Your Stock Guide: The History of Lending Discrimination

Your Stock Guide, May 1, 2022, The History of Lending Discrimination

Laws today protect borrowers from discriminatory lending practices, but that wasn’t always the case. For decades U.S. banks denied mortgages to Black families—and those belonging to other racial and ethnic minority groups—who lived in certain areas “redlined” by a federal government agency called the Home Owners’ Loan Corporation (HOLC).

The immediate effect of redlining was that residents in racial and ethnic minority neighborhoods couldn’t access capital to improve the residents’ housing (to buy or renovate) and economic opportunities.
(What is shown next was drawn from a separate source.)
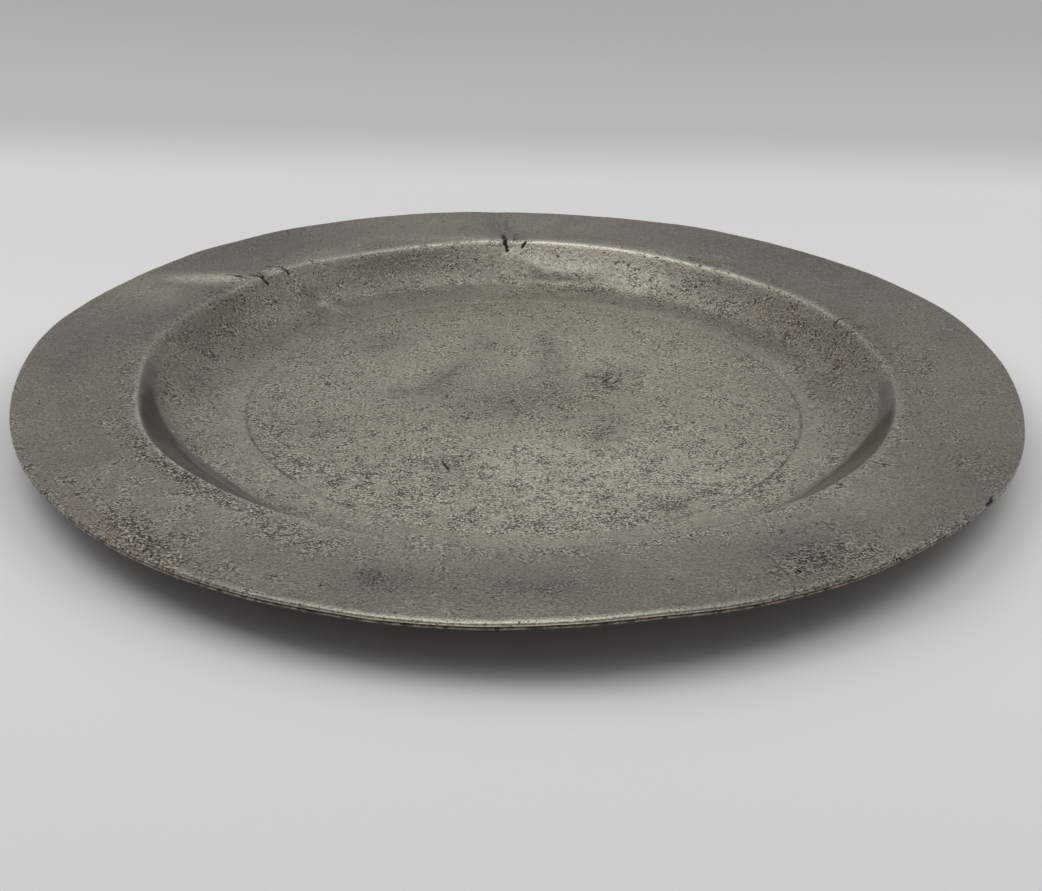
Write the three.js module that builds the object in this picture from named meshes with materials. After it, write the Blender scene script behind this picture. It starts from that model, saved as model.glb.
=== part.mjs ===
// Antique pewter paten plate: a cast broad-rim plate body, a half-round wire under the edge
// of the rim, and the solder that holds the wire. Millimetres, +Z up. The origin is the centre
// of the flat underside that the plate rests on.
import * as THREE from 'three';

// Driving dimensions
const OUTER_RADIUS = 120;
const MOUTH_RADIUS = 90.6;
const FLOOR_RADIUS = 67.5;
const METAL = 1.7;
const FLOOR_METAL = 1.9;
const RIM_METAL = 1.4;
const EDGE_METAL = 0.85;
const RIM_EDGE_TOP = 10.4;
const MOUTH_TOP = 11.0;
const RIM_DIP = 0.35;
const OVAL = 0.6;
const OVAL_ANGLE = 23;

// Edge assembly
const SEAM_GAP = 0.3;
const WIRE_WIDTH = 1.1;
const WIRE_HEIGHT = 0.75;
const WIRE_ROUND = 0.33;
const EDGE_INSET = 0.12;
const EDGE_ROUND_WIDTH = 0.8;
const EDGE_ROUND_HEIGHT = 0.55;
const REBATE_WIDTH = 2.7;
const REBATE_SLOPE = 1.2;
const SOLDER_WIDTH = 1.1;
const SOLDER_HEIGHT = 0.45;
const SOLDER_TOE = 0.2;
const SOLDER_HOLLOW = 0.26;

// Facets
const AROUND = 120;
const WALL_STEP = 1.5;

// The well between the flat floor and the mouth: the slope at each radius, changing evenly from
// one radius to the next. A nearly flat ring, then a hollow curve up to the mouth.
const WELL_SLOPES = [
  { radius: FLOOR_RADIUS, slope: 0.07 },
  { radius: 73, slope: 0.07 },
  { radius: 78, slope: 0.11 },
  { radius: 81, slope: 0.46 },
  { radius: 84, slope: 0.69 },
  { radius: 87, slope: 0.87 },
  { radius: MOUTH_RADIUS - 0.6, slope: 1.1 },
];

// Old bends: each lifts the metal by a bell curve round its angle. "lift" is in millimetres,
// "angle" and "spread" are in degrees. Angle 0 is +X and angle 90 is +Y.
const RIM_BENDS = [
  { angle: 20, spread: 9, lift: 0.5 },
  { angle: 49, spread: 9, lift: -0.3 },
  { angle: 82, spread: 8, lift: -0.4 },
  { angle: 130, spread: 17, lift: 0.6 },
  { angle: 172, spread: 7, lift: 0.9 },
  { angle: 201, spread: 11, lift: -1.3 },
  { angle: 229, spread: 10, lift: -0.8 },
  { angle: 283, spread: 11, lift: 1.4 },
  { angle: 315, spread: 9, lift: 1.0 },
  { angle: 345, spread: 11, lift: -1.7 },
];
const MOUTH_BENDS = [
  { angle: 5, spread: 13, lift: -0.9 },
  { angle: 50, spread: 11, lift: -0.6 },
  { angle: 91, spread: 10, lift: 0.5 },
  { angle: 137, spread: 12, lift: 0.6 },
  { angle: 176, spread: 10, lift: 1.3 },
  { angle: 211, spread: 13, lift: 0.6 },
  { angle: 264, spread: 16, lift: 0.5 },
  { angle: 302, spread: 14, lift: 1.1 },
];

// Where the mouth has been pushed outwards, and the hollows knocked along the foot of the wall
const MOUTH_PUSH = { angle: 211, spread: 13, far: 2.4 };
const HOLLOWS = [
  { angle: 187, spread: 7, radius: 85.5, halfWidth: 2, lift: -1 },
  { angle: 201, spread: 16, radius: 82, halfWidth: 3.5, lift: -1.2 },
  { angle: 224, spread: 12, radius: 78, halfWidth: 3.5, lift: -0.9 },
];

const bell = (apart, spread) => Math.exp(-0.5 * (apart / spread) ** 2);
const turnApart = (angle, middle) => ((angle - middle + 540) % 360) - 180;

function bendLift(bends, angle) {
  let lift = 0;
  for (const bend of bends) {
    lift += bend.lift * bell(turnApart(angle, bend.angle), bend.spread);
  }
  return lift;
}

function hollowLift(radius, angle) {
  let lift = 0;
  for (const hollow of HOLLOWS) {
    const across = bell(radius - hollow.radius, hollow.halfWidth);
    lift += hollow.lift * across * bell(turnApart(angle, hollow.angle), hollow.spread);
  }
  return lift;
}

// The bends fade to nothing at the flat floor, peak at the mouth of the well or at the rim's
// edge, and blend into each other across the rim.
function bendAt(radius, angle) {
  const upTheBooge = THREE.MathUtils.smoothstep(radius, FLOOR_RADIUS + 2, MOUTH_RADIUS);
  const acrossTheRim = THREE.MathUtils.smoothstep(radius, MOUTH_RADIUS, OUTER_RADIUS);
  const mouthLift = bendLift(MOUTH_BENDS, angle) * (1 - acrossTheRim);
  const rimLift = bendLift(RIM_BENDS, angle) * acrossTheRim;
  const offTheFloor = THREE.MathUtils.smoothstep(radius, FLOOR_RADIUS, FLOOR_RADIUS + 8);
  return upTheBooge * (mouthLift + rimLift) + offTheFloor * hollowLift(radius, angle);
}

function pushAt(radius, angle) {
  const inside = THREE.MathUtils.smoothstep(radius, 76, 88);
  const outside = 1 - THREE.MathUtils.smoothstep(radius, 92, 118);
  const around = bell(turnApart(angle, MOUTH_PUSH.angle), MOUTH_PUSH.spread);
  return MOUTH_PUSH.far * around * inside * outside;
}

// The rim has been knocked slightly oval: the radius grows and shrinks towards the edge
function ovalAt(radius, angle) {
  const twice = THREE.MathUtils.degToRad(2 * (angle - OVAL_ANGLE));
  return OVAL * Math.cos(twice) * THREE.MathUtils.smoothstep(radius, MOUTH_RADIUS, OUTER_RADIUS);
}

// A closed section in (radius, height) turned round the Z axis, then bent
function turned(section) {
  const geometry = new THREE.LatheGeometry(section, AROUND);
  geometry.rotateX(Math.PI / 2);
  const position = geometry.attributes.position;
  for (let i = 0; i < position.count; i++) {
    const x = position.getX(i);
    const y = position.getY(i);
    const radius = Math.hypot(x, y);
    const angle = THREE.MathUtils.radToDeg(Math.atan2(y, x)) + 360;
    const moved = radius + ovalAt(radius, angle) + pushAt(radius, angle);
    const stretch = radius > 0 ? moved / radius : 1;
    position.setXYZ(i, x * stretch, y * stretch, position.getZ(i) + bendAt(moved, angle));
  }
  geometry.computeVertexNormals();
  return geometry;
}

const point = (radius, height) => new THREE.Vector2(radius, height);

// The well's upper surface from the floor to the mouth, and the direction it runs in
function wellCurve() {
  const rows = [];
  let height = FLOOR_METAL;
  for (let i = 1; i < WELL_SLOPES.length; i++) {
    const from = WELL_SLOPES[i - 1];
    const to = WELL_SLOPES[i];
    const run = to.radius - from.radius;
    const steep = from.slope > WELL_SLOPES[1].slope;
    const steps = steep ? Math.round(run / WALL_STEP) : 1;
    for (let step = 0; step < steps; step++) {
      const out = (run * step) / steps;
      const slope = THREE.MathUtils.lerp(from.slope, to.slope, step / steps);
      const rise = out * (from.slope + slope) * 0.5;
      const along = new THREE.Vector2(1, slope).normalize();
      rows.push({ spot: point(from.radius + out, height + rise), along });
    }
    height += run * (from.slope + to.slope) * 0.5;
  }
  const last = WELL_SLOPES.at(-1);
  const along = new THREE.Vector2(1, last.slope).normalize();
  rows.push({ spot: point(last.radius, height), along });
  return rows;
}

function bodySection() {
  const well = wellCurve();
  const top = [point(0, FLOOR_METAL)];
  top.push(...well.map((row) => row.spot));
  top.push(point(MOUTH_RADIUS - 0.1, MOUTH_TOP - 0.08));
  top.push(point(MOUTH_RADIUS + 0.8, MOUTH_TOP));
  for (const share of [0.3, 0.65]) {
    const radius = THREE.MathUtils.lerp(MOUTH_RADIUS, OUTER_RADIUS, share);
    top.push(point(radius, THREE.MathUtils.lerp(MOUTH_TOP, RIM_EDGE_TOP, share)));
  }
  top.push(point(OUTER_RADIUS - EDGE_ROUND_WIDTH, RIM_EDGE_TOP));
  const edge = [
    point(OUTER_RADIUS - 0.25 * EDGE_ROUND_WIDTH, RIM_EDGE_TOP - 0.45 * EDGE_ROUND_HEIGHT),
    point(OUTER_RADIUS, RIM_EDGE_TOP - EDGE_ROUND_HEIGHT),
    point(OUTER_RADIUS - EDGE_INSET, RIM_EDGE_TOP - EDGE_METAL),
  ];
  const rebate = OUTER_RADIUS - REBATE_WIDTH;
  const underside = [
    point(rebate, RIM_EDGE_TOP - EDGE_METAL),
    point(rebate - REBATE_SLOPE, RIM_EDGE_TOP - RIM_METAL),
    point(MOUTH_RADIUS + 12, MOUTH_TOP - RIM_METAL - RIM_DIP),
    point(MOUTH_RADIUS + 3, MOUTH_TOP - RIM_METAL - 0.3 * RIM_DIP),
  ];
  for (const { spot, along } of well.slice(1).reverse()) {
    underside.push(point(spot.x + METAL * along.y, spot.y - METAL * along.x));
  }
  underside.push(point(FLOOR_RADIUS - 0.5, 0));
  underside.push(point(0, 0));
  return [...top, ...edge, ...underside].reverse();
}

// Half-round wire: flat on top against the rim, round below
function wireSection() {
  const flat = RIM_EDGE_TOP - EDGE_METAL - SEAM_GAP;
  const outside = OUTER_RADIUS - EDGE_INSET;
  const inside = outside - WIRE_WIDTH;
  return [
    point(inside, flat),
    point(inside + 0.2 * WIRE_ROUND, flat - 0.5 * WIRE_HEIGHT),
    point(inside + WIRE_ROUND, flat - WIRE_HEIGHT),
    point(outside - WIRE_ROUND, flat - WIRE_HEIGHT),
    point(outside - 0.2 * WIRE_ROUND, flat - 0.5 * WIRE_HEIGHT),
    point(outside, flat),
    point(inside, flat),
  ];
}

// Solder run in behind the wire, hollow on its lower side
function solderSection() {
  const flat = RIM_EDGE_TOP - EDGE_METAL - SEAM_GAP;
  const outside = OUTER_RADIUS - EDGE_INSET - WIRE_WIDTH - SEAM_GAP;
  const inside = outside - SOLDER_WIDTH;
  return [
    point(inside + SOLDER_TOE, flat),
    point(inside, flat - SOLDER_TOE),
    point(inside + 0.55 * SOLDER_WIDTH, flat - SOLDER_HOLLOW),
    point(outside, flat - SOLDER_HEIGHT),
    point(outside, flat),
    point(inside + SOLDER_TOE, flat),
  ];
}

const pewter = new THREE.MeshStandardMaterial({ color: 0x7c7a73, roughness: 0.45, metalness: 0.95 });
const wireMetal = new THREE.MeshStandardMaterial({ color: 0x6f6b62, roughness: 0.5, metalness: 0.95 });
const solder = new THREE.MeshStandardMaterial({ color: 0x8a8a86, roughness: 0.55, metalness: 0.9 });

function piece(name, section, material) {
  const mesh = new THREE.Mesh(turned(section), material);
  mesh.name = name;
  return mesh;
}

const plate = new THREE.Group();
plate.name = 'paten_plate';
plate.add(piece('plate_body', bodySection(), pewter));
plate.add(piece('rim_wire', wireSection(), wireMetal));
plate.add(piece('solder_fillet', solderSection(), solder));

export default plate;
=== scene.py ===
"""An old pewter paten plate: high-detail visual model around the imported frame.

The plate body, the wire under its rim and the solder behind the wire are each one closed mesh,
turned from a section and then bent, dented, cracked and pitted. Mesh code works in millimetres
on the plan of the plate (+X right, +Y away from the viewer); objects are placed in metres.
"""
import math

import bpy
import numpy as np
from mathutils import Matrix, Vector


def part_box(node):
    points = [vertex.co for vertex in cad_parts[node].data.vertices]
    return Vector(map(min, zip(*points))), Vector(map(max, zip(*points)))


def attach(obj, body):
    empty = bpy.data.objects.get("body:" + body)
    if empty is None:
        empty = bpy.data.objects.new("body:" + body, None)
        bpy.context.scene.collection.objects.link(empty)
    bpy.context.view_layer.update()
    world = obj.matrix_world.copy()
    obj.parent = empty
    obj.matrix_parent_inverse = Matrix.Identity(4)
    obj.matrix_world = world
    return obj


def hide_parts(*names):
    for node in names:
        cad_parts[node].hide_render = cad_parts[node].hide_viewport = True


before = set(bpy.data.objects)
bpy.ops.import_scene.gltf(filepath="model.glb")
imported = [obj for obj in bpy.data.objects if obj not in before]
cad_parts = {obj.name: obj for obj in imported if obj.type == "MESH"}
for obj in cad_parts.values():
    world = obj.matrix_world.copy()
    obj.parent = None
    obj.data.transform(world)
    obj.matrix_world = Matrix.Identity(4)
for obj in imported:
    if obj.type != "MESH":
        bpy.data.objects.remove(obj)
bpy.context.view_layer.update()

MM = 0.001
SEED = 11

# ---------------------------------------------------------------- sizes: the outer radius from the frame, the rest given
BODY_LOW, BODY_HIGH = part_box("plate_body")
OUTER_R = math.sqrt((BODY_HIGH.x - BODY_LOW.x) * (BODY_HIGH.y - BODY_LOW.y)) / 2 / MM
MOUTH_R = 0.755 * OUTER_R
FLOOR_R = 0.5625 * OUTER_R
METAL = 1.7
FLOOR_TOP = 1.9
RIM_METAL = 1.4
EDGE_METAL = 0.85
EDGE_TOP = 10.4
MOUTH_TOP = 11.0
OVAL = 0.6
OVAL_ANGLE = 23
SEAM = 0.3
WIRE_WIDTH = 1.1
WIRE_HEIGHT = 0.75
EDGE_INSET = 0.12
EDGE_ROUND = 0.8
REBATE_WIDTH = 2.7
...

Of course, the impacts of redlining didn’t magically end when the FHA was passed in 1968. Instead, as a 2018 study by the National Community Reinvestment Coalition (NCRC) shows, the economic and racial segregation created by redlining persists in many cities today.

A 2020 study by researchers at the National Community Reinvestment Coalition, the University of Wisconsin/Milwaukee, and the University of Richmond found that “the history of redlining, segregation, and disinvestment not only reduced minority wealth, it impacted health and longevity, resulting in a legacy of chronic disease and premature death in many high minority neighborhoods.” One sobering impact: Life expectancy is 3.6 years lower in redlined communities than in communities of the same age that had received high grades from the HOLC.